A yellow tongue can manifest in two different forms: either the tongue can appear to be coated in something with a yellowish coloring, or the flesh of the tongue itself can appear to have turned yellow. The yellow coloring will typically materialize gradually, giving the person time to notice and treat the causes. Both types of yellow tongue can be early indicators of different conditions, which makes understanding the difference between the two important.
Definition & Facts
A yellowish film in the surface of the tongue is usually the first stage in the disorder known as black hairy tongue. This can affect both children and adults, and can be more prominent when a woman is pregnant. It can be accompanied by a variety of other symptoms including dry mouth, sore throat, bad breath, a fever, swollen taste buds, and soreness or sensitivity of the tongue.
The yellowish residue is not confined to the top of the tongue; it can spread to the sides of the tongue, the bottom of the tongue, and even to the cheeks, gums, and roof of the mouth. The more the infection spreads throughout the mouth, the more irritating and pronounced the symptoms will become.
If the flesh of the tongue itself appears as if it has turned yellow, it can be an indicator of several different causes, some of which are benign. These include dehydration, fever, acid reflux, post-nasal drip, excessive tobacco use, chronic dry mouth, strep throat, and in rare cases jaundice.
The mouth contains yeast, or bacteria, that when combined with this residue creates the yellow pigmented coloring. This buildup results in additional bacteria and food partials getting caught in the film, which leads to the development of black hairy tongue. Once the buildup becomes too great, the papillae cannot shed like they normally would. Instead, they start to lengthen in order to stretch out past the film, creating the hair-like extensions.
Contrary to its name, black hairy tongue can also appear orange, tan, brown, white, or green, depending on the types of bacteria inside of it. If the tongue appears to be stained yellow, it is likely from excessive tobacco use, acid reflux, or post-nasal drip. All of these introduce materials into the mouth that are yellow, brown, or green in coloring, which can stain the surface of the tongue. Fever and dehydration can also turn the tongue yellow because they restrict blood-flow to the tongue. This decreases the pigmentation in the flesh and can makes it take on a more yellowish hue.
When to see a doctor
Deciding when to see a doctor depends on what type of yellow tongue is being observed. If it is a yellow coating signaling the beginning of black hairy tongue, it is advisable to see a doctor shortly after it appears in order to begin the proper treatment.
If there are any other symptoms of jaundice, such as yellow pigmentation in the whites of the eyes, a doctor should be consulted immediately. If it is likely that the yellow tongue is being cause by something more benign, like a fever or acid reflux, it is best to wait for these conditions to subside to see if the yellow tongue coloring also dissipates. It is also advisable to increase water consumption to make sure that it is not being caused by dehydration or dry mouth.

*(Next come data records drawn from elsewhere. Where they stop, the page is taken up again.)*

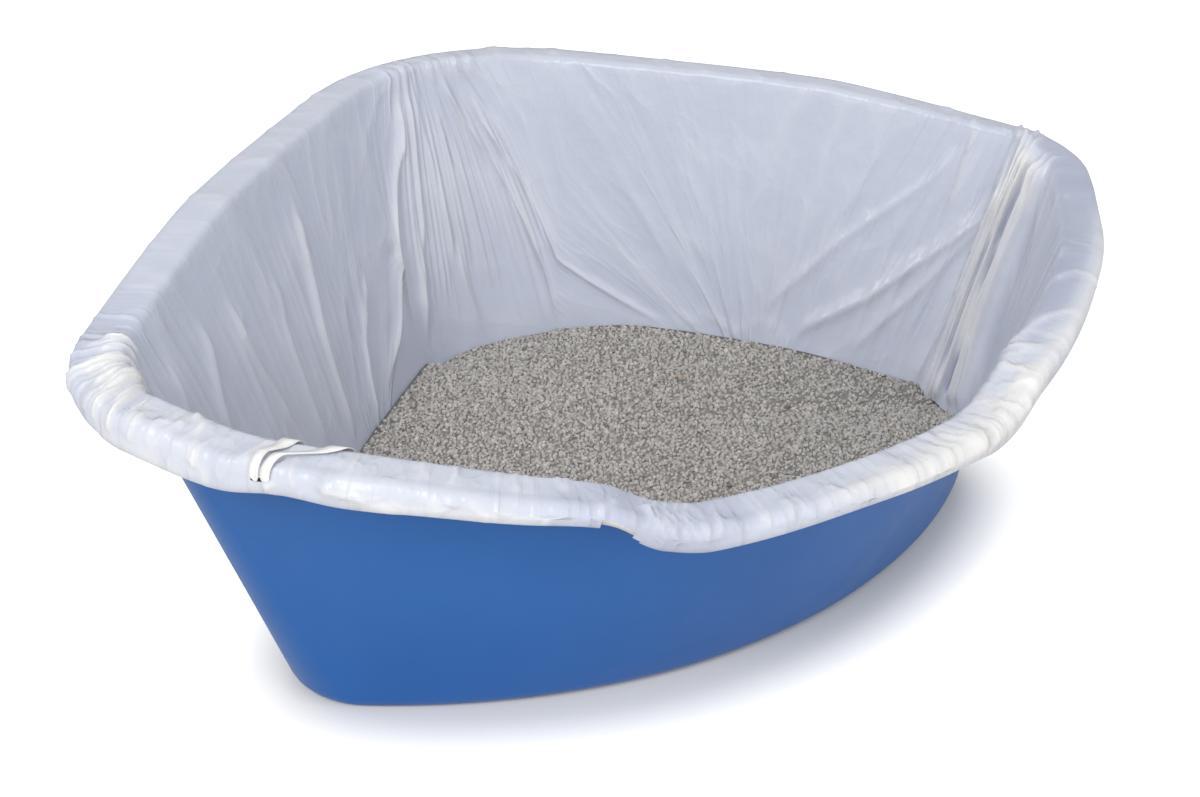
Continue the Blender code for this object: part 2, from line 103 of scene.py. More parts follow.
def dot(a: np.ndarray, b: np.ndarray) -> np.ndarray:
    """Return the dot product along the last axis, which is kept."""
    return (a * b).sum(-1, keepdims=True)


def smooth(share: np.ndarray) -> np.ndarray:
    """Return a share eased from 0 to 1 with flat ends."""
    share = np.clip(share, 0.0, 1.0)
    return share * share * (3 - 2 * share)


class SmoothTable:
    """A table of positions and values, read by a smooth curve that never overshoots the values."""

    def __init__(self, rows: Rows) -> None:
        """Keep the rows and work out the grade of the curve at each.

        Args:
            rows: (position, value) pairs in rising order of position.
        """
        self.x = np.array([row[0] for row in rows], float)
        self.y = np.array([row[1] for row in rows], float)
        slopes = np.diff(self.y) / np.diff(self.x)
        before, after = slopes[:-1], slopes[1:]
        total = np.where(before + after == 0, 1.0, before + after)
        inner = np.where(before * after > 0, 2 * before * after / total, 0.0)
        self.grade = np.concatenate([[0.0], inner, [0.0]])

    def at(self, position: np.ndarray) -> np.ndarray:
        """Return the values of the curve at the positions."""
        position = np.clip(position, self.x[0], self.x[-1])
        i = np.clip(np.searchsorted(self.x, position, side="right") - 1, 0, len(self.x) - 2)
        width = self.x[i + 1] - self.x[i]
        t = (position - self.x[i]) / width
        start = t * (1 - t) ** 2 * width * self.grade[i]
        end = t * t * (t - 1) * width * self.grade[i + 1]
        return self.y[i] + (self.y[i + 1] - self.y[i]) * t * t * (3 - 2 * t) + start + end


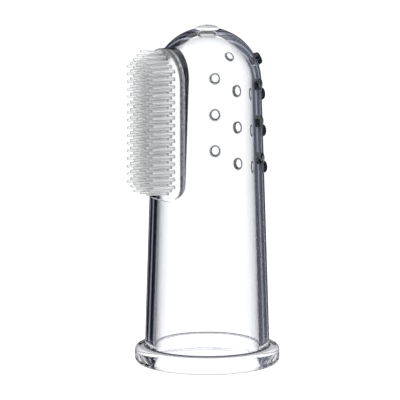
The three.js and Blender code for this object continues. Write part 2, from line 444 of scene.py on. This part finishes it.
def add_bristle(shape, x, z):
    """One tapered rod with a flared root and a round tip."""
    lean = BRISTLE_LEAN + TOP_LEAN * smooth(z, TOP_LEAN_FROM, FIELD_HIGH)
    place = Matrix.Translation((x, -PAD_FACE, z)) @ Matrix.Rotation(math.pi / 2 - lean, 4, "X")
    root, tip = BRISTLE_ROOT_RADIUS, BRISTLE_TIP_RADIUS
    shoulder = BRISTLE_LENGTH - tip
    profile = [(0, -0.12, CLEAR), (root + 0.07, -0.12, CLEAR), (root + 0.07, 0, CLEAR)]
    profile += [(root + 0.02, 0.05, CLEAR), (root, 0.14, CLEAR)]
    profile += line((root, 0.5), (tip, shoulder), 4)
    profile += arc((0, shoulder), tip, 0, 90, 5)[:-1] + [(0, BRISTLE_LENGTH, CLEAR)]
    rod = turn(profile, 14, place)
    mesh = bpy.data.meshes.new("rod")
    rod.to_mesh(mesh)
    rod.free()
    shape.from_mesh(mesh)
    bpy.data.meshes.remove(mesh)


def comb_shape(column, x):
    """One column of bristles."""
    shape = bmesh.new()
    for z in bristle_heights(column):
        add_bristle(shape, x, z)
    return shape


# ---------------------------------------------------------------- growing features together
def cut(obj, tools):
    """Takes each tool's solid away from obj, keeping every face's material slot."""
    for tool in tools:
        modifier = obj.modifiers.new("cut", "BOOLEAN")
        modifier.operation = "DIFFERENCE"
        modifier.solver = "MANIFOLD"
        modifier.object = tool
    evaluated = obj.evaluated_get(bpy.context.evaluated_depsgraph_get())
    mesh = bpy.data.meshes.new_from_object(evaluated)
    obj.modifiers.clear()
    obj.data = mesh


def copy_as(obj, slot):
    """A copy of obj whose faces all have one slot, to cut with."""
    tool = new_object("tool", obj.data.copy())
    tool.data.polygons.foreach_set("material_index", [slot] * len(tool.data.polygons))
    return tool


def grow(base, parts):
    """Makes parts grow together with base. Base keeps its shape, each part ends at its surface,
    and both have the same faces there."""
    base_tool = copy_as(base, SEAM)
    part_tools = [copy_as(p, POCKET) for p in parts]
    bpy.context.view_layer.update()
    cut(base, part_tools)
    for part in parts:
        cut(part, [base_tool])
    for tool in [base_tool, *part_tools]:
        bpy.data.objects.remove(tool)

    shape = bmesh.new()
    shape.from_mesh(base.data)
    pockets = [f for f in shape.faces if f.material_index == POCKET]
    bmesh.ops.delete(shape, geom=pockets, context="FACES")
    for part in parts:
        foot = bmesh.new()
        foot.from_mesh(part.data)
        others = [f for f in foot.faces if f.material_index != SEAM]
        bmesh.ops.delete(foot, geom=others, context="FACES")
        bmesh.ops.reverse_faces(foot, faces=foot.faces)
        mesh = bpy.data.meshes.new("foot")
        foot.to_mesh(mesh)
        foot.free()
        shape.from_mesh(mesh)
        bpy.data.meshes.remove(mesh)
    bmesh.ops.remove_doubles(shape, verts=shape.verts, dist=1e-4)
    shape.to_mesh(base.data)
    shape.free()


def finish_piece(obj, materials, slot, *nodes):
    """Scales to metres, sets smooth shading with sharp creases, and gives the piece its looks."""
    obj.data.transform(Matrix.Scale(MM, 4))
    shape = bmesh.new()
    shape.from_mesh(obj.data)
    for face in shape.faces:
        face.smooth = True
    for edge in shape.edges:
        edge.smooth = not (edge.is_manifold and edge.calc_face_angle(0) > math.radians(38))
    shape.to_mesh(obj.data)
    shape.free()
    slots = [face.material_index for face in obj.data.polygons]
    obj.data.materials.clear()
    for material in materials:
        obj.data.materials.append(material)
    obj.data.polygons.foreach_set("material_index", slots)
    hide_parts(*nodes)
    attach(obj, "root")


# ---------------------------------------------------------------- the object
# Each look's last tuple is its painted edge shade: dark outlines where a surface turns edge-on.
sleeve_look = make_silicone(
    "clear_silicone", (0.985, 0.99, 0.997), 0.02, 0.0, (0.4, 1.0, (0.2, 0.22, 0.27)))
plate_look = make_silicone(
    "plate_silicone", (0.985, 0.99, 0.997), 0.03, 0.15, (0.5, 1.0, (0.3, 0.32, 0.37)))
# Painted shade: a grey tint for the plate's side, where the silicone itself is clear.
side_shade_look = make_silicone(
    "plate_side_painted_shade", (0.4, 0.43, 0.49), 0.03, 0.1, (0.5, 1.0, (0.3, 0.32, 0.37)))
# Painted shade: a near-black tint for the buttons' rims, the plate's foot, the root fillet and the
# ring's lower edge, where the silicone itself is clear.
rim_shade_look = make_silicone(
    "rim_painted_shade", (0.01, 0.011, 0.016), 0.03, 0.0, (0.5, 1.0, (0.3, 0.32, 0.37)))
# The ring's edge tint is near-black: painted shade that makes the ring's ends dark.
ring_look = make_silicone(
    "ring_silicone", (0.985, 0.99, 0.997), 0.02, 0.0, (0.45, 0.9, (0.03, 0.033, 0.045)))
gate_look = make_silicone(
    "gate_silicone", (0.985, 0.99, 0.997), 0.05, 0.45, (0.85, 1.0, (0.4, 0.42, 0.46)))
bristle_look = make_silicone(
    "bristle_silicone", (0.995, 0.998, 1.0), 0.05, 0.28, (0.45, 0.95, (0.1, 0.11, 0.15)))
seam_look = make_seam()


def looks(main):
    """The materials of the slots, for a feature whose own material is main."""
    return [main, seam_look, main, side_shade_look, rim_shade_look, seam_look]


# While features are cut, every slot needs a material of its own: cuts match slots by material.
working_slots = [sleeve_look, seam_look, bristle_look, side_shade_look, rim_shade_look, gate_look]

sleeve = to_object("sleeve", sleeve_shape())
ring = to_object("mouth_ring", ring_shape())
boss = to_object("crown_gate_mark", boss_shape())
pad = to_object("pad_plate", pad_shape())
nub_nodes = sorted(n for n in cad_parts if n.startswith("massage_nub"))
nubs = []
for node in nub_nodes:
    low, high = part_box(node)
    nubs.append(to_object(node.replace("massage_", "soft_"), nub_shape((low + high) / 2 / MM)))
combs = []
for column in range(COMBS):
    low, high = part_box(f"bristle_comb_{column + 1}")
    shape = comb_shape(column, (low.x + high.x) / 2 / MM)
    combs.append(to_object(f"bristle_column_{column + 1}", shape))

flat = to_object("flat", flat_shape())
bpy.context.view_layer.update()
cut(sleeve, [flat])
bpy.data.objects.remove(flat)
grow(pad, [sleeve])             # the plate is let into the sleeve's wall
grow(sleeve, nubs)
grow(pad, combs)

finish_piece(sleeve, looks(sleeve_look), "clear_silicone", "finger_sleeve")
finish_piece(ring, looks(ring_look), "clear_silicone", "base_ring")
finish_piece(boss, looks(gate_look), "clear_silicone", "crown_boss")
finish_piece(pad, looks(plate_look), "clear_silicone", "bristle_pad")
for obj, node in zip(nubs, nub_nodes):
    finish_piece(obj, looks(sleeve_look), "clear_silicone", node)
for column, obj in enumerate(combs):
    finish_piece(obj, looks(bristle_look), "bristle_silicone", f"bristle_comb_{column + 1}")


# ---------------------------------------------------------------- studio
def add_floor():
    """White paper lit from below, so that the object throws no shadow on it."""
    bpy.ops.mesh.primitive_plane_add(size=6)
    floor = bpy.context.object
    floor.name = "floor"
    material = bpy.data.materials.new("floor")
    material.use_nodes = True
    shader = material.node_tree.nodes["Principled BSDF"]
    shader.inputs["Base Color"].default_value = (0, 0, 0, 1)
    shader.inputs["Specular IOR Level"].default_value = 0
    shader.inputs["Emission Color"].default_value = (1, 1, 1, 1)
    shader.inputs["Emission Strength"].default_value = 1.2
    floor.data.materials.append(material)


SURROUND_RADIUS = 0.018
SURROUND_HEIGHT = 0.068
SURROUND_PANELS = 16
FLOOR_RING = 0.0125             # inner radius of the dark paper on the floor
FLOOR_LIFT = 0.0002             # the paper's height above the floor
GREY_SHARE = 0.3                # of each panel's width, the rest is nearly black
SLATE_PANELS = (2, 3, 4, 5)     # these are dark grey instead of black
LAST_DARK_BOUNCE = 9.5          # a ray that has bounced more often than this passes through


def make_surround_look(name, color):
    """Dark where a ray has been reflected on its way, and nothing at all to any other ray."""
    material = bpy.data.materials.new(name)
    material.use_nodes = True
    nodes, links = material.node_tree.nodes, material.node_tree.links
    dark = nodes["Principled BSDF"]
    dark.inputs["Base Color"].default_value = (*color, 1)
    dark.inputs["Roughness"].default_value = 1
    dark.inputs["Specular IOR Level"].default_value = 0
    path = nodes.new("ShaderNodeLightPath")
    reflected = nodes.new("ShaderNodeMath")
    reflected.operation = "GREATER_THAN"
    reflected.inputs[1].default_value = 0.5
    early = nodes.new("ShaderNodeMath")
    early.operation = "LESS_THAN"
    early.inputs[1].default_value = LAST_DARK_BOUNCE
    both = nodes.new("ShaderNodeMath")
    both.operation = "MULTIPLY"
    through = nodes.new("ShaderNodeBsdfTransparent")
    either = nodes.new("ShaderNodeMixShader")
    links.new(path.outputs["Glossy Depth"], reflected.inputs[0])
    links.new(path.outputs["Ray Depth"], early.inputs[0])
    links.new(reflected.outputs["Value"], both.inputs[0])
    links.new(early.outputs["Value"], both.inputs[1])
    links.new(both.outputs["Value"], either.inputs["Fac"])
    links.new(through.outputs["BSDF"], either.inputs[1])
    links.new(dark.outputs["BSDF"], either.inputs[2])
    links.new(either.outputs["Shader"], nodes["Material Output"].inputs["Surface"])
    return material


def add_surround():
    """A dark curtain round the object, as a studio's black flags, in black and grey strips."""
    shape = bmesh.new()
    for k in range(SURROUND_PANELS):
        dark = 2 if k in SLATE_PANELS else 0
        edges = [k, k + 1 - GREY_SHARE, k + 1]
        for strip, slot in ((0, dark), (1, 1)):
            start, end = (2 * math.pi * edge / SURROUND_PANELS for edge in edges[strip:strip + 2])
            upright = ((SURROUND_RADIUS, 0), (SURROUND_RADIUS, SURROUND_HEIGHT))
            paper = ((FLOOR_RING, FLOOR_LIFT), (SURROUND_RADIUS, FLOOR_LIFT))
            for (r0, z0), (r1, z1) in (upright, paper):
                corners = ((r0, start, z0), (r0, end, z0), (r1, end, z1), (r1, start, z1))
                face = shape.faces.new([
                    shape.verts.new((r * math.cos(a), r * math.sin(a), z)) for r, a, z in corners
                ])
                face.material_index = slot
    mesh = bpy.data.meshes.new("surround")
    shape.to_mesh(mesh)
    shape.free()
    mesh.materials.append(make_surround_look("surround_black", (0.016, 0.018, 0.028)))
    mesh.materials.append(make_surround_look("surround_grey", (0.4, 0.42, 0.48)))
    mesh.materials.append(make_surround_look("surround_slate", (0.13, 0.14, 0.18)))
    surround = new_object("surround", mesh)
    surround.visible_camera = False
    surround.visible_diffuse = False
    surround.visible_shadow = False


def add_softbox(name, location, size, power):
    """A rectangular light that faces the middle of the object."""
    light = bpy.data.lights.new(name, "AREA")
    light.shape = "RECTANGLE"
    light.size, light.size_y = size
    light.energy = power
    box = new_object(name, light)
    box.location = location
    aim = Vector((0, 0, 0.028)) - Vector(location)
    box.rotation_euler = aim.to_track_quat("-Z", "Y").to_euler()


def add_world():
    """An even white surround of light."""
    world = bpy.data.worlds.new("studio")
    world.use_nodes = True
    background = world.node_tree.nodes["Background"]
    background.inputs["Color"].default_value = (1, 1, 1, 1)
    background.inputs["Strength"].default_value = 1.15
    bpy.context.scene.world = world


VIEW_AZIMUTH = 57               # degrees from straight in front of the bristles
CAMERA_REACH = 0.930            # on the ground, from the sleeve's axis
CAMERA_HEIGHT = 0.195
AIM_HEIGHT = 0.0272
AIM_LEFT = 0.0012
FRAME_WIDTH = 0.0662            # what the frame spans at the object


def add_camera():
    """A long lens, a little above the object."""
    a = math.radians(VIEW_AZIMUTH)
    right = Vector((math.cos(a), math.sin(a), 0))
    place = Vector((math.sin(a) * CAMERA_REACH, -math.cos(a) * CAMERA_REACH, CAMERA_HEIGHT))
    aim = Vector((0, 0, AIM_HEIGHT)) - right * AIM_LEFT
    lens = bpy.data.cameras.new("camera")
    camera = new_object("camera", lens)
    camera.location = place
    camera.rotation_euler = (aim - place).to_track_quat("-Z", "Y").to_euler()
    lens.sensor_width = 36
    lens.lens = 36 * (aim - place).length / FRAME_WIDTH
    lens.clip_start = 0.01
    bpy.context.scene.camera = camera


add_floor()
add_surround()
add_softbox("key_light", (-0.35, -0.5, 0.6), (0.5, 0.5), 2)
add_world()
add_camera()
bpy.context.scene.view_settings.view_transform = "Standard"
bpy.context.scene.cycles.max_bounces = 24
bpy.context.scene.cycles.transmission_bounces = 24
bpy.context.scene.cycles.glossy_bounces = 12
bpy.context.scene.cycles.transparent_max_bounces = 64
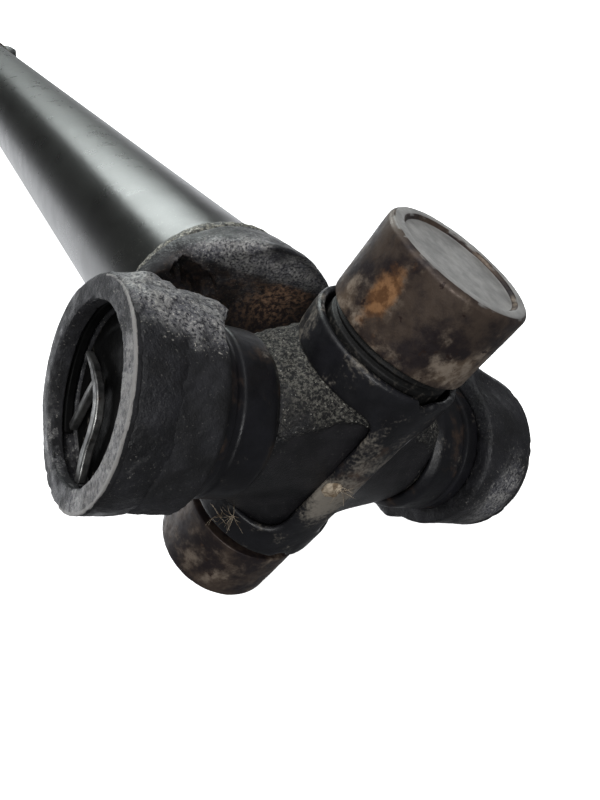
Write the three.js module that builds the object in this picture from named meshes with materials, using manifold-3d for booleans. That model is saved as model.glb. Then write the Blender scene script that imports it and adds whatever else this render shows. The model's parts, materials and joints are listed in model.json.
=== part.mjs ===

If several days to a week have gone by with no change and/or worsening of the yellow tongue, it is advisable to see a doctor. They will be able to run a series of tests, including a tongue scraping and blood work, to determine the cause. If the yellow tongue persists after trying a doctor-prescribed treatment, return to the doctor immediately to explore other avenues of treatment.
Treatment & Therapy
Treatment for yellow tongue depends on its underlying cause. If it is the beginning stages of black hairy tongue, antibiotics will be used to treat the infection growing on the surface of the tongue. The most common antibiotics used for this treatment are amoxicillin, ampicillin, and doxycycline monohydrate.
If it is being caused by another treatable condition, such as acid reflux, strep throat, or post-nasal drip, a doctor will prescribe medication to treat the cause—not the symptom of yellow tongue. However, once the proper medication has been taken long enough to address the underlying issue, the yellowish tinge in the tongue should disappear. Treatments for these conditions typically include prescription-strength antacid, antibiotics, or a nasal spray. If it is being caused by something that medication cannot treat—such as excessive tobacco use—the doctor will recommend stopping the use of all tobacco products in order to prevent the tobacco from staining the flesh of the tongue.
While it is rare, if the cause does happen to be jaundice, the doctor will assess the best course of treatment for the individual person. These treatments vary depending on the severity of the condition from medications for liver to ultra-violet light therapy for the skin.
Prevention & Prophylaxis
- Brush the tongue with a soft tooth brush every day as part of normal oral hygiene.
- Quit the consumption of tobacco products, particularly the use of chewing tobacco.
- Stop drinking extremely hot beverages as these can burn the tongue, stunting papillae shedding.
- Drink a lot of water to prevent dehydration and dry mouth.
It is very important to know when the color of the tongue fluctuates, as it can indicate a severe underlying problem. Following these preventive measures will help people to know that if yellow tongue occurs, it is for a reason worth talking to their doctor about.